Indeed, many of the girls were merely innocent bystanders caught in the crossfire of gang or drug activity. Many worked in American owned manufacturing plants just beyond the Mexican border, where American companies can take advantage of cheap labor without complying with American labor laws.

These factories, known as maquiladoras, are in operation 24 hours a day. They use local workers, many of whom are girls living in the Mexican desert who rely on unsafe transportation methods to get to work and often put themselves in danger of murder, rape and brutality simply getting from their homes to their jobs.

“The big question for me,” Duff said, “is what is the complicity of American corporations who run these factories where an overwhelming percentage of the girls who were murdered worked at? They should be providing safe conditions, good pay, temporary housing and buses. Why isn’t the United States investigating these factories and why aren’t we all mounting gigantic boycotts against them?”

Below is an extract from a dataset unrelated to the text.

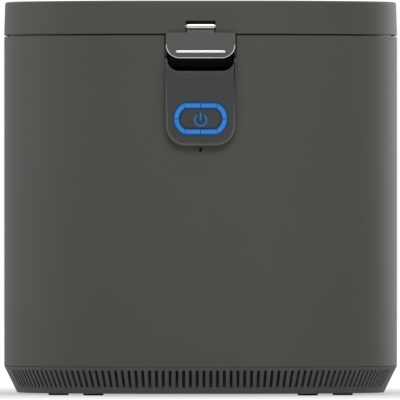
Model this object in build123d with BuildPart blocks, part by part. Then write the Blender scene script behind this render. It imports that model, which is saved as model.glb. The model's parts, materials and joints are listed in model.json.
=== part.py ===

“There has to be economic reforms for Mexico,” Tomlinson said. “There is a direct correlation between physical safety and financial security.” The locals of Juarez live without any financial security.

The campaign to end violence against women did not end with the V-Day march. To support the cause, people “should support feminism,” Duff said. “I believe that feminism is really about peace. When women have parity with men there will be a true and lasting world peace. When people treat women with the same care and respect as men, there will be true world peace.”

Tomlinson asserted, “Women have to know how to protect themselves because we are not going to make a difference thinking that we are the weaker sex. We can be just as strong as men are. Support women being strong because there is no reason for us to be paid less than men or not be able to defend ourselves.”

One way Malibuites can learn more about feminism and V-Day is by attending the upcoming performance of “The Vagina Monologues” at the Malibu Stage Co. The performance runs on Feb. 19, 20 and 22 and proceeds will go to local charities supporting women’s rights and battered women.